The -search command is used to search query structure(s) against a database.
NOTE: in v2.2 and later -dbsize is required to get good E-value estimates.
The value of -dbsize is the number of chains in the database. If the database is "chunked", then
it should be the total number of chains in all chunks.
The -evalue option specifies the maximum
E-value, default is 10 except with
‑verysensitive (default 1e+6).
How to choose your E-value threshold
The -dbsize option
One of the following options must be specified
(see speed vs. sensitivity):
-fast # faster and more sensitive at E<10 than Foldseek
-sensitive # ~3x slower, recommended for most studies
-verysensitive # ~20x slower, many FPs
The query and database (-db) are each specified by a
STRUCTS option.
If the -db option is not specified, then
an all-vs-all search on the query is performed.

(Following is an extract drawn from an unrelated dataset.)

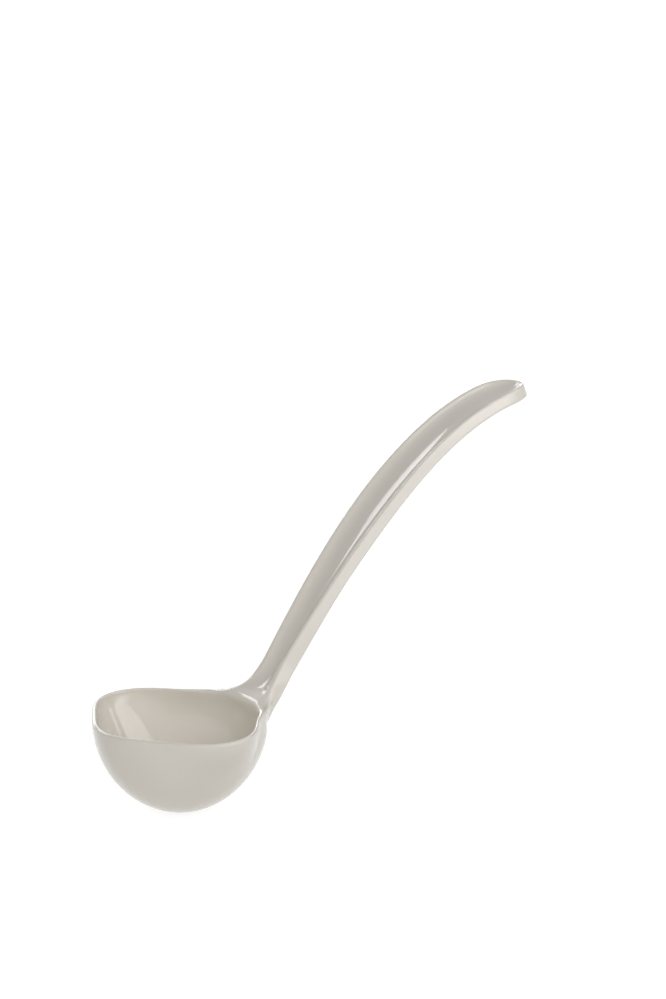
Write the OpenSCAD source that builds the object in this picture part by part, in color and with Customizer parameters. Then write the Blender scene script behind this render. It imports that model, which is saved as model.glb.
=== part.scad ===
// Sauce ladle, moulded in one piece: a round bowl with a rounded-square rim, and a
// handle with a trough along its top. Millimetres. The ladle is level at its rim:
// +X runs from the bowl to the handle, +Z is up, and Y = 0 is its plane of symmetry.

/* [Bowl] */
// Outside depth of the bowl, from its lowest point to its rim
bowl_depth = 32.8; // [26:0.1:42]
// Outside radius of the round belly under the rim
belly_r = 29.6; // [26:0.1:34]
// Radius of the small flat spot at the bottom, on which the bowl rests
foot_r = 4; // [2:0.1:6]
// Mean radius of the rim's outline
rim_r = 31; // [28:0.1:35]
// How far the rim's four rounded corners stand out from the mean radius
rim_corner = 2.4; // [0:0.1:3.5]
// How far the two pouring corners at the sides stand out beyond the others
rim_side = 0.6; // [0:0.1:2]
// How much the rim narrows towards the handle
rim_taper = 1.6; // [0:0.1:2.5]
// Depth below the rim at which its corners have mostly faded into the belly
corner_fade = 11; // [6:0.5:14]
// Depth below the rim at which the sides between the corners have mostly faded into it
side_fade = 4; // [3:0.5:9]
// Thickness of the lip
lip_t = 1.5; // [1:0.1:2.4]
// Rounding of the lip's edges
lip_round = 0.6; // [0.2:0.05:0.9]
// Thickness of the bowl's wall
wall_t = 2.2; // [1.6:0.1:3.2]
// Extra thickness of the rim where the handle leaves it
root_t = 6.8; // [3:0.1:8]

/* [Handle line] */
// How far inside the rim's outline the handle's line starts
root_in = 15.1; // [12:0.1:18]
// Length of the handle's line, from its start to the tip
handle_l = 165.9; // [120:0.1:220]
// Length over which the handle turns up from the rim
turn_l = 23.2; // [19:0.1:28]
// Steepest climb of the handle, in degrees
climb = 54.1; // [35:0.1:60]
// Climb that is left at the tip, in degrees
tip_climb = 1.6; // [0:0.1:20]
// How late along its length the handle levels out
arch = 3.4; // [2:0.1:4]

/* [Handle section] */
// Width at the narrow waist above the rim
waist_w = 10.2; // [8:0.1:14]
// Width of the grip
grip_w = 16.4; // [11:0.1:20]
// Distance along the line at which the grip has its full width
grip_start = 104; // [70:1:120]
// Extra width of the top at the start of the line, where the handle spreads into the rim
root_flare = 11.2; // [7:0.1:14]
// Distance along the line over which that extra width fades
flare_l = 25.3; // [20:0.1:30]
// Height below the line over which that extra width fades
flare_h = 6; // [4:0.1:9]
// Lean of the side walls, which stand further out towards the underside, in degrees
wall_lean = 17; // [5:0.5:20]
// Height of the side walls along the grip
grip_h = 4.3; // [4:0.1:8]
// Height of the side walls at the waist
waist_h = 5.2; // [4.6:0.1:9]
// Length over which the side walls lose that extra height
waist_fade = 64; // [45:1:90]
// Extra height at the start of the line, which carries the underside straight into the bowl
root_drop = 9.4; // [5:0.1:14]
// Depth of the trough along the grip
trough_d = 2.9; // [1.5:0.1:3.2]
// Width of the crest on each side of the trough
crest_w = 1.4; // [1:0.1:2.2]
// Rounding of the crest's outer edge
crest_round = 0.5; // [0.2:0.05:0.8]
// Rounding of the edges of the underside
base_round = 0.7; // [0.3:0.05:1.2]
// Length of the rounded end at the tip
tip_round = 13; // [8:0.5:20]

/* [Hidden] */

// Colour of the moulding, a warm light grey
shade = [0.86, 0.84, 0.80];
// Columns round the bowl, and rows up each side of its wall
bowl_cols = 72;
bowl_rows = 12;
// Rows round each rounded edge of the lip
edge_rows = 3;
// The lip's rounding, which leaves a little of the lip flat
edge_r = min(lip_round, 0.45 * lip_t);
// Angles under the rim at which the rounded lip starts and the flat spot ends
lip_angle = -asin(edge_r / bowl_depth);
foot_angle = -atan(bowl_depth / foot_r);
// Depth of the belly's ellipse, which the flat spot cuts off at bowl_depth
belly_depth = bowl_depth / sqrt(1 - pow(foot_r / belly_r, 2));
// Height of the bowl's cutting solid above its opening, clear of the handle's start
opening_rise = 6;
// Sections along the handle's turn, its grip and its tip
turn_rows = 16;
grip_rows = 32;
tip_rows = 9;
// How far the close sections of the turn run on past it
turn_over = 1.3;
// Last angle of the tip's rounding, just short of closing it to a line
tip_last = 87;
// Share of the handle's levelling out that is even along its length
even_part = 0.26;
// How slowly the handle starts to widen above its waist
widening = 1.2;
// Roundness of the tip's outline: 2 is an ellipse, more is squarer
tip_power = 2.2;
// Steps in which the handle's line is added up
line_steps = 220;
// Points across the trough, steps down each side wall and round each small edge of the section
trough_pts = 13;
wall_pts = 3;
round_pts = 3;
// Difference between the rim's and the belly's radius over which the one fade passes into the other
fade_band = 4;
// How sharply the root's extra thickness gathers towards the middle of the handle
root_power = 9;
// How sharply the root's extra width and extra height gather towards the start of the line
flare_power = 1.2;
drop_power = 2.2;
// Distance along the line where the trough starts to deepen and where it has its full depth
trough_start = 5;
trough_full = 60;
// Share of its full depth that the trough has before it starts to deepen
shallow = 0.15;
// Share of the crest's inner width that stays flat where the trough has closed
closed_share = 0.4;

function smooth(t) = let (u = min(1, max(0, t))) u * u * (3 - 2 * u);

// Rim outline: a circle with four rounded corners, wider at the sides, narrower at the handle
function rim(a) = rim_r - rim_side * cos(2 * a) + rim_taper * cos(3 * a) + rim_corner * cos(4 * a);
function rim_inside(a) = rim(a) - lip_t - root_t * pow(max(0, cos(a)), root_power);

// Distance from the rim's centre to a bowl's surface at an angle e up: an ellipse whose radius is the
// outline's at the rim and fades to the belly's further down
function bowl_reach(outline, belly, depth, e) =
    let (corner = smooth(0.5 + (outline - belly) / fade_band),
        fade = corner_fade * corner + side_fade * (1 - corner),
        r = belly + (outline - belly) * exp(-pow(depth * sin(e) / fade, 2)))
    1 / sqrt(pow(cos(e) / r, 2) + pow(sin(e) / depth, 2));
function bowl_point(reach, a, e) =
    [reach * cos(e) * cos(a), reach * cos(e) * sin(a), bowl_depth + reach * sin(e)];
function outer_point(a, e) = bowl_point(bowl_reach(rim(a), belly_r, belly_depth, e), a, e);
function inner_point(a, e) =
    bowl_point(bowl_reach(rim_inside(a), belly_r - wall_t, bowl_depth - wall_t, e), a, e);

function col_angle(j) = 360 * j / bowl_cols;
function ring_out(e) = [for (j = [0:bowl_cols - 1]) outer_point(col_angle(j), e)];
function ring_in(e) = [for (j = [0:bowl_cols - 1]) inner_point(col_angle(j), e)];
// A ring of the lip at a height z, a step into the wall from its outer or inner outline
function ring_lip(inside, step, z) = [for (j = [0:bowl_cols - 1])
    let (a = col_angle(j), r = inside ? rim_inside(a) + step : rim(a) - step) [r * cos(a), r * sin(a), z]];

foot_ring = [for (j = [0:bowl_cols - 1]) [foot_r * cos(col_angle(j)), foot_r * sin(col_angle(j)), 0]];
outer_rings = [for (k = [1:bowl_rows]) ring_out(foot_angle + (lip_angle - foot_angle) * k / bowl_rows)];
inner_rings = [for (k = [bowl_rows:-1:1]) ring_in(-90 + (90 + lip_angle) * k / bowl_rows)];
function edge_ring(inside, t) =
    ring_lip(inside, edge_r * (1 - cos(t)), bowl_depth - edge_r * (1 - sin(t)));
outer_edge = [for (k = [1:edge_rows]) edge_ring(false, 90 * k / edge_rows)];
inner_edge = [for (k = [edge_rows:-1:1]) edge_ring(true, 90 * k / edge_rows)];

function flatten(rings) = [for (ring = rings) for (p = ring) p];
function centre(ring) = [for (p = ring) 1] * ring / len(ring);

// Solid over rings of n points each: a flat face closes it below, and the point top closes it above
module ring_solid(rings, top) {
    n = len(rings[0]);
    rows = len(rings);
    skin = [for (k = [0:rows - 2]) for (j = [0:n - 1])
        let (a = k * n + j, b = k * n + (j + 1) % n) each [[a, b + n, b], [a, a + n, b + n]]];
    fan = [for (j = [0:n - 1]) [(rows - 1) * n + j, rows * n, (rows - 1) * n + (j + 1) % n]];
    polyhedron(concat(flatten(rings), [top]), concat([[for (j = [0:n - 1]) j]], skin, fan));
}

// The bowl filled up to its rim and, over its opening, a little higher
module filled_bowl() {
    rise = [0, 0, bowl_depth + opening_rise];
    ring_solid(concat([foot_ring], outer_rings, outer_edge,
        [ring_lip(true, edge_r, bowl_depth), ring_lip(true, edge_r, rise[2])]), rise);
}

// Climb of the handle's line in degrees, at a distance s along it
function line_climb(s) = let (t = s / handle_l)
    smooth(s / turn_l) * (climb - (climb - tip_climb) * (even_part * t + (1 - even_part) * pow(t, arch)));
// The line itself, added up in equal steps from the climb halfway along each
root_x = rim(0) - root_in;
line_step = handle_l / line_steps;
line_x = [for (k = 0, x = root_x; k <= line_steps;
    x = x + line_step * cos(line_climb((k + 0.5) * line_step)), k = k + 1) x];
line_z = [for (k = 0, z = bowl_depth; k <= line_steps;
    z = z + line_step * sin(line_climb((k + 0.5) * line_step)), k = k + 1) z];
function line_at(s) = let (k = s / line_step, i = min(line_steps - 1, floor(k)), f = k - i)
    [line_x[i] + f * (line_x[i + 1] - line_x[i]), line_z[i] + f * (line_z[i + 1] - line_z[i])];

// Half width of the handle's top before its tip is rounded, and height of its side walls
function flare(s) = root_flare / 2 * pow(1 - smooth(s / flare_l), flare_power);
function half_w(s) = let (t = min(1, max(0, (s - turn_l) / (grip_start - turn_l))))
    waist_w / 2 + (grip_w - waist_w) / 2 * pow(sin(90 * t), widening) + flare(s);
function side_h(s) = grip_h + (waist_h - grip_h) * (1 - smooth((s - turn_l) / (waist_fade - turn_l)))
    + root_drop * pow(max(0, 1 - s / turn_l), drop_power);
// How far the side walls stand out from the top's outline at a depth low under it
function wall_out(s, low) = tan(wall_lean) * low - flare(s) * smooth(low / flare_h);
// How far into a rounded end of length l that stops at stop, and the share of the width left there
function end_part(s, l, stop) = min(1, max(0, (s - stop + l) / l));
function end_share(s, l, stop) = pow(1 - pow(end_part(s, l, stop), tip_power), 1 / tip_power);
// Direction in which the top's outline faces: 0 is across the handle, 90 is along it
function facing(s) =
    let (part = end_part(s, tip_round, handle_l), left = end_share(s, tip_round, handle_l))
    atan(half_w(s) / tip_round * pow(part / left, tip_power - 1));

// Points across the trough and round a small edge, as angles
half_turn = [for (i = [0:trough_pts - 1]) 180 * i / (trough_pts - 1)];
quarter_turn = [for (i = [0:round_pts]) 90 * i / round_pts];
// Depth of the trough before its end is rounded
function depth_at(s) =
    trough_d * (shallow + (1 - shallow) * smooth((s - trough_start) / (trough_full - trough_start)));

// One section round from the underside to the trough: y across, n up from the line, and l along it,
// where the rounded end of the tip leans out
function section(s) =
    let (w = half_w(s) * end_share(s, tip_round, handle_l), h = side_h(s), f = facing(s),
        open = end_share(s, tip_round - crest_w, handle_l - crest_w), d = depth_at(s) * open,
        br = min(base_round, w / 3), cr = min(crest_round, w / 3),
        wi = max((half_w(s) - crest_w) * open, closed_share * (w - cr)),
        base = [for (t = quarter_turn) [br * (sin(t) - 1), br * (1 - cos(t)) - h]],
        wall = [for (i = [1:wall_pts]) [0, br - h + (h - br - cr) * i / (wall_pts + 1)]],
        crest = [for (t = quarter_turn) [cr * (cos(t) - 1), cr * (sin(t) - 1)]],
        side = [for (q = concat(base, wall, crest)) let (out = wall_out(s, -q[1]))
            [w + q[0] + out * cos(f), q[1], out * sin(f)]],
        trough = [for (t = half_turn) [wi * cos(t), -d * sin(t), 0]])
    concat(side, trough, [for (i = [len(side) - 1:-1:0]) [-side[i][0], side[i][1], side[i][2]]]);

// The section's points where they lie on the line
function place(s) = let (o = line_at(s), c = line_climb(s)) [for (q = section(s))
    [o[0] - q[1] * sin(c) + q[2] * cos(c), q[0], o[1] + q[1] * cos(c) + q[2] * sin(c)]];

// Distances of the sections: close together at the turn, then evenly, then closing in on the tip
turn_end = turn_over * turn_l;
grip_end = handle_l - tip_round;
stations = concat([for (k = [0:turn_rows]) turn_end * k / turn_rows],
    [for (k = [1:grip_rows]) turn_end + (grip_end - turn_end) * k / grip_rows],
    [for (k = [1:tip_rows]) grip_end + tip_round * sin(tip_last * k / tip_rows)]);

// The whole handle, with its start inside the bowl
module handle_blank() {
    rings = [for (s = stations) place(s)];
    ring_solid(rings, centre(rings[len(rings) - 1]));
}

module bowl() {
    color(shade) ring_solid(concat([foot_ring], outer_rings, outer_edge, inner_edge, inner_rings),
        [0, 0, wall_t]);
}

module handle() {
    color(shade) difference() {
        handle_blank();
        filled_bowl();
        cylinder(r = belly_r - wall_t, h = bowl_depth);
    }
}

bowl();
handle();
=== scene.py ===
"""Sauce ladle: one seamless moulded surface in place of the bowl and the handle, in a plain white studio."""
import math

import bpy
import numpy as np
from mathutils import Matrix


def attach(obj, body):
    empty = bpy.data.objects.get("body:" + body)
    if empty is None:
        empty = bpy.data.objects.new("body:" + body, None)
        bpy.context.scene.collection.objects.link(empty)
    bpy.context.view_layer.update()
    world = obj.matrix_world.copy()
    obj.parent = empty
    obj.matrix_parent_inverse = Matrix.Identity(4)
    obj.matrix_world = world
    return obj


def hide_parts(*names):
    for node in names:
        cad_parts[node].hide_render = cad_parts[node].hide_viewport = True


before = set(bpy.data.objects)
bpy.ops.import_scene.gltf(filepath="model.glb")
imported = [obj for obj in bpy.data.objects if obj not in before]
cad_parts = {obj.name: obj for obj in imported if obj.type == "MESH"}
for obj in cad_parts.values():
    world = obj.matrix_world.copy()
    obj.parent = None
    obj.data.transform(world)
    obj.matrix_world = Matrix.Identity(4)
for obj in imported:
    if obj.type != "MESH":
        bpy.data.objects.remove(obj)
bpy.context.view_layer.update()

MM = 0.001

# Bowl, in mm; the rim's plane is z = 0 while the shape is worked out
BOWL_DEPTH = 32.8
BELLY_R = 29.6
FOOT_R = 4.0
FOOT_EDGE = 0.3
RIM_R = 31.0
RIM_SIDE = 0.6
RIM_TAPER = 1.6
RIM_CORNER = 2.4
CORNER_FADE = 11.0
SIDE_FADE = 4.0
FADE_BAND = 4.0
WALL_T = 2.2
LIP_T = 1.5
LIP_THINNER = 0.5
LIP_EDGE = 0.7
LIP_OUTER_EDGE = 1.0

# Where the handle's root joins the bowl, in mm: how much thicker the lip is there, the soft inner edge over
# it, and the width of the blend between the two, with what it gains at the rim and further down
ROOT_T = 7.1
ROOT_POWER = 9
SADDLE_EDGE = 3.0
SADDLE_POWER = 8
SADDLE_LOW = 8.0
SADDLE_FADE = 5.0
BLEND = 1.5
BLEND_RIM = 2.0
BLEND_RIM_FADE = 3.0
BLEND_LOW = 1.5
BLEND_LOW_FADE = 6.0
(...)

See databases for information on creating databases.
See output files for hit reporting.
See output columns for fields in hits tsv.
Examples
# Search one structure against a database
reseek -search 1abc.pdb -db scop40.cal -fast \
-dbsize 12000 -output hits.tsv -columns query+target+evalue
# Search several structures against a database
reseek -search Cas9.cal -db PDB.bca \
-dbsize 450000 -sensitive -evalue 0.001 -output hits.tsv \
-columns query+target+qlo+qhi+ql+tlo+thi+tl+pctid+evalue
# All-vs-all search for SCOP40 test
reseek -search scop40.cal -sensitive
-dbsize 12000 -output scop40.tsv